DIRECTIONS :: Within the data that follows, set down exactly the lines from the one containing "Write part 3 of" through the one containing "# pinkish whites, mixed", both ends included.

** START OF PROVIDED INFORMATION **

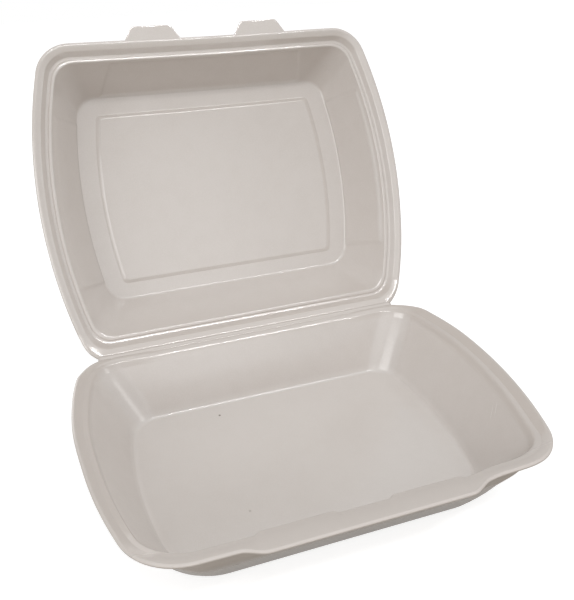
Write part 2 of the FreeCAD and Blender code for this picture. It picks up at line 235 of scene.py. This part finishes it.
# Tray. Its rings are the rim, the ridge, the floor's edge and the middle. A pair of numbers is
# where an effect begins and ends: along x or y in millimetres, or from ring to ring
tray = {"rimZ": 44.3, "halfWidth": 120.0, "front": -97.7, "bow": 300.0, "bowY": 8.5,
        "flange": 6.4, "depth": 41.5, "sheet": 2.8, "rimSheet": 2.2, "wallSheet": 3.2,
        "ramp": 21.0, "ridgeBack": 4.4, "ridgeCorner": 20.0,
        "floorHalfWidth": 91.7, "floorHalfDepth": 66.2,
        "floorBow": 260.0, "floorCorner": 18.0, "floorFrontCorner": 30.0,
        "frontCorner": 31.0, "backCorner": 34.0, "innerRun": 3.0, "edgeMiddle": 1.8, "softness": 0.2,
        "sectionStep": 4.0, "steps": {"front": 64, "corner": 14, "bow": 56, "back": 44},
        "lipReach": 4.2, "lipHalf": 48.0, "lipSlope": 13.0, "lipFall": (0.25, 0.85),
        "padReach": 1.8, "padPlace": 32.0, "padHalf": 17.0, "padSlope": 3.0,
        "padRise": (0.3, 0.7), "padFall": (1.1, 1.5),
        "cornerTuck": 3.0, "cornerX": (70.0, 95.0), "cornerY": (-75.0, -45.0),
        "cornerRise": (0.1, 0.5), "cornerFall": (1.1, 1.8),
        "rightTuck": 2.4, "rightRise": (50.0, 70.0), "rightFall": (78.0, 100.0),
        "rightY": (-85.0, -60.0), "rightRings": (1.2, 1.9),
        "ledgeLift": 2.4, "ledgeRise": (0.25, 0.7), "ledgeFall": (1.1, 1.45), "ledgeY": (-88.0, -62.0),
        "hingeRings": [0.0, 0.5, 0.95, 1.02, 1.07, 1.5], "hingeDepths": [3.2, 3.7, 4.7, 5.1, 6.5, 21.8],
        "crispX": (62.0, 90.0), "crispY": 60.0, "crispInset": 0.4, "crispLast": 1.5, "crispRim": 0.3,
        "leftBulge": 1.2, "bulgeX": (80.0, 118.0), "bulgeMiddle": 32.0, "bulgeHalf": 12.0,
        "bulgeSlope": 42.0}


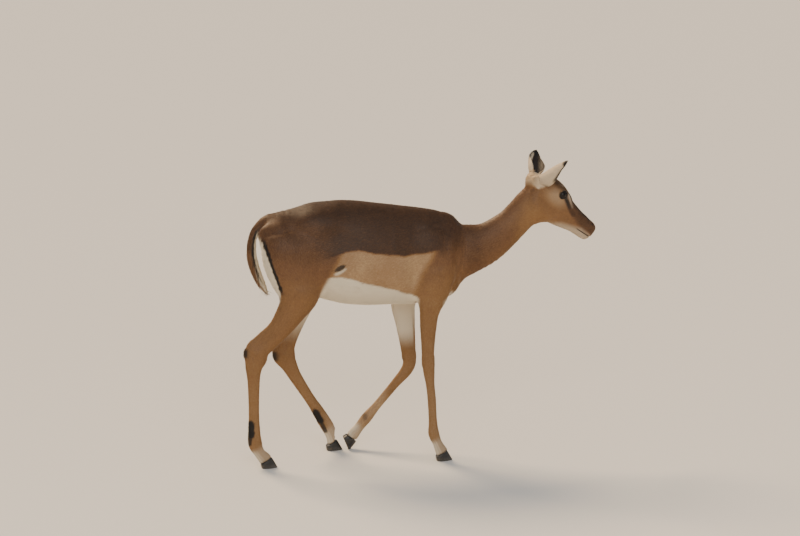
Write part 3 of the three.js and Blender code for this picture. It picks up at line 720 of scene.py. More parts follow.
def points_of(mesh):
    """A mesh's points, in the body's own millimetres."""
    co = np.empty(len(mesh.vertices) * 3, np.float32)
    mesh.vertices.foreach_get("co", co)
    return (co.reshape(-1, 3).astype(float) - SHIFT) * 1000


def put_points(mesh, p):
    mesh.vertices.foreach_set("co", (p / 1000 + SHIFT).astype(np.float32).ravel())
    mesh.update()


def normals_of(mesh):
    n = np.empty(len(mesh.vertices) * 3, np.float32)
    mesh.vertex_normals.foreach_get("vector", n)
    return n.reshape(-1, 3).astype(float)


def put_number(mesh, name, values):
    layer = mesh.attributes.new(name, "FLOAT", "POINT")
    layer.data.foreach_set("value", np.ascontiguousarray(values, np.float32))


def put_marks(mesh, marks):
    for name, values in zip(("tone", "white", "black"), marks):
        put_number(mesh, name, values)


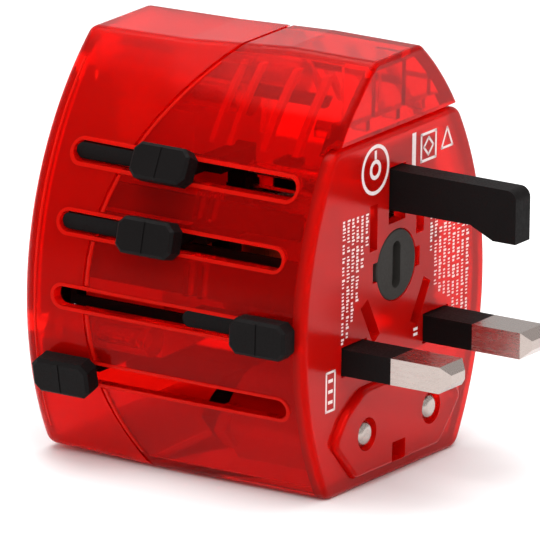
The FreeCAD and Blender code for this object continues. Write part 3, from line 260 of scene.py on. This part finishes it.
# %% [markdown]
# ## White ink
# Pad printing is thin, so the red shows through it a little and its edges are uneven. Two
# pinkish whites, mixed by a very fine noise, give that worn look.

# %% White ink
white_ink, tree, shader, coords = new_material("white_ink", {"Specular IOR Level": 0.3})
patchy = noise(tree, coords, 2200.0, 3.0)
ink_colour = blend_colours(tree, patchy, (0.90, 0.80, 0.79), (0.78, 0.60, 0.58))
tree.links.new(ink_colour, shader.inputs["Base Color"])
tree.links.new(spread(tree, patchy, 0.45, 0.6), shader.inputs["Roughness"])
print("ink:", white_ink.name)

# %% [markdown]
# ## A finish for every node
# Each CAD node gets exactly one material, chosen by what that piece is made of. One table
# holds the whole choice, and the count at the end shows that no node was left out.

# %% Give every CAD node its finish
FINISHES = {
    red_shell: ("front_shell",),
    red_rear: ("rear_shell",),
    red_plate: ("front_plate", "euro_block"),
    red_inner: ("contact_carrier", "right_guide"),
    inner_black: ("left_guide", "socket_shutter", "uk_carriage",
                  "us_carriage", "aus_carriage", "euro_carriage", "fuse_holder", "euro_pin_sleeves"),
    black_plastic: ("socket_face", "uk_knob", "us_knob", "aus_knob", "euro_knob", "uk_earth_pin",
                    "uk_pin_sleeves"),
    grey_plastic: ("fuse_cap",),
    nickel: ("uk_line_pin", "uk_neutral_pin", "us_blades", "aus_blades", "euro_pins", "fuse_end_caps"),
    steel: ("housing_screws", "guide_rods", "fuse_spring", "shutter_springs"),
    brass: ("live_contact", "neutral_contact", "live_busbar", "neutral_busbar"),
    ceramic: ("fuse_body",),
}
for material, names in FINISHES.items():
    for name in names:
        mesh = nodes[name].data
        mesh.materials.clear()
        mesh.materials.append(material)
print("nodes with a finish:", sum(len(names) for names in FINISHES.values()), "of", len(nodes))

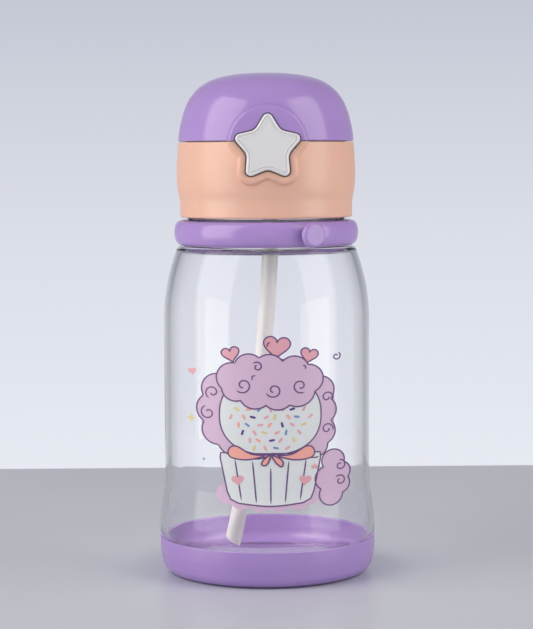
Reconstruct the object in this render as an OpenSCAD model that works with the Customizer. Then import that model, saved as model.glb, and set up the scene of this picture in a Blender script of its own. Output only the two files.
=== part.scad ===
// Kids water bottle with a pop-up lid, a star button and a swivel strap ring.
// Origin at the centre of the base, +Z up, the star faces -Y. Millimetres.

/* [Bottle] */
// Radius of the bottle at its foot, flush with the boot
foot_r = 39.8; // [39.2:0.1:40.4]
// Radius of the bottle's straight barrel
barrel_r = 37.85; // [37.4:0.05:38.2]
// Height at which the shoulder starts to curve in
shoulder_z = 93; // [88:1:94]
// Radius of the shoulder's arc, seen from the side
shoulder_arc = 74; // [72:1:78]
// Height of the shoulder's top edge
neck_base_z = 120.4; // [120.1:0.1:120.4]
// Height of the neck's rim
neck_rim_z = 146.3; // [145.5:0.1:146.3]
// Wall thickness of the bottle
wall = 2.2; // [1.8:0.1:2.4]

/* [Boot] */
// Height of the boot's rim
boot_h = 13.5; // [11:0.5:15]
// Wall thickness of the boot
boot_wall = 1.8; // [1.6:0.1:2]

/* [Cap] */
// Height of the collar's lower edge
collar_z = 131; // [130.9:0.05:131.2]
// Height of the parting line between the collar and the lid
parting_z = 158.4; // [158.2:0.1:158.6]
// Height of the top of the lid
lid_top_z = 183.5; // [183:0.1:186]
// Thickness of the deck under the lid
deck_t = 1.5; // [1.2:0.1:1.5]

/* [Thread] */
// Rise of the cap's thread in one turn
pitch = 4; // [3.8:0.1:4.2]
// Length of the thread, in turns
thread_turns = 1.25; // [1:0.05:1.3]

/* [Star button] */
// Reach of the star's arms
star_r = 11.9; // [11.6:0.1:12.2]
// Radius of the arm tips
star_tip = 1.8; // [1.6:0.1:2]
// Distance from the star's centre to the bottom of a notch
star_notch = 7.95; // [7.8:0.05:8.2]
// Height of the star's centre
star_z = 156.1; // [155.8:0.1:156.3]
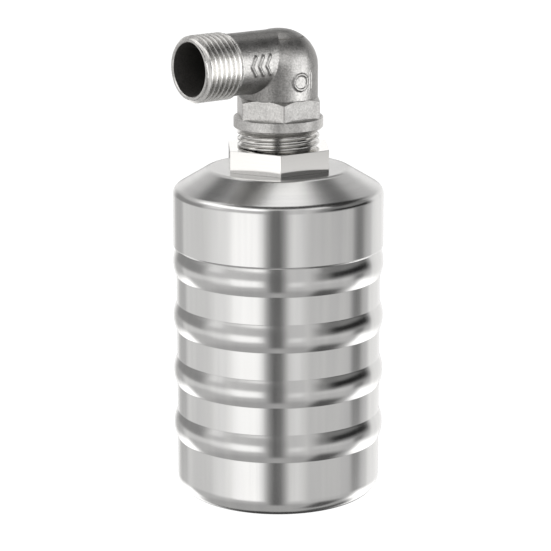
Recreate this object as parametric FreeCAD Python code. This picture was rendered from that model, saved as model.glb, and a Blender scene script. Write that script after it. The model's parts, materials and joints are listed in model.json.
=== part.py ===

** END OF PROVIDED INFORMATION **

RESULT ::
Write part 3 of the three.js and Blender code for this picture. It picks up at line 720 of scene.py. More parts follow.
def points_of(mesh):
    """A mesh's points, in the body's own millimetres."""
    co = np.empty(len(mesh.vertices) * 3, np.float32)
    mesh.vertices.foreach_get("co", co)
    return (co.reshape(-1, 3).astype(float) - SHIFT) * 1000


def put_points(mesh, p):
    mesh.vertices.foreach_set("co", (p / 1000 + SHIFT).astype(np.float32).ravel())
    mesh.update()


def normals_of(mesh):
    n = np.empty(len(mesh.vertices) * 3, np.float32)
    mesh.vertex_normals.foreach_get("vector", n)
    return n.reshape(-1, 3).astype(float)


def put_number(mesh, name, values):
    layer = mesh.attributes.new(name, "FLOAT", "POINT")
    layer.data.foreach_set("value", np.ascontiguousarray(values, np.float32))


def put_marks(mesh, marks):
    for name, values in zip(("tone", "white", "black"), marks):
        put_number(mesh, name, values)


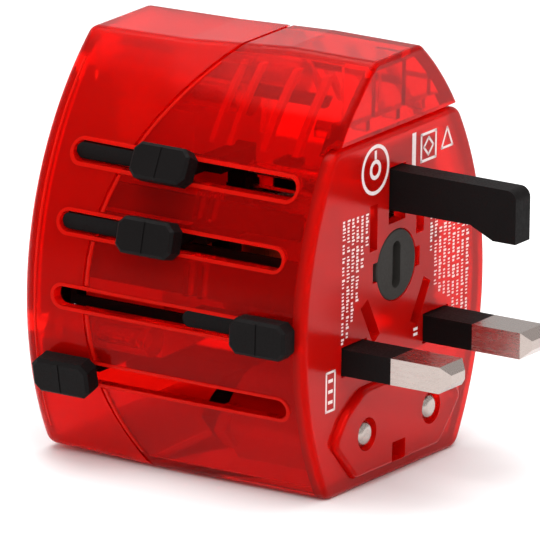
The FreeCAD and Blender code for this object continues. Write part 3, from line 260 of scene.py on. This part finishes it.
# %% [markdown]
# ## White ink
# Pad printing is thin, so the red shows through it a little and its edges are uneven. Two
# pinkish whites, mixed by a very fine noise, give that worn look.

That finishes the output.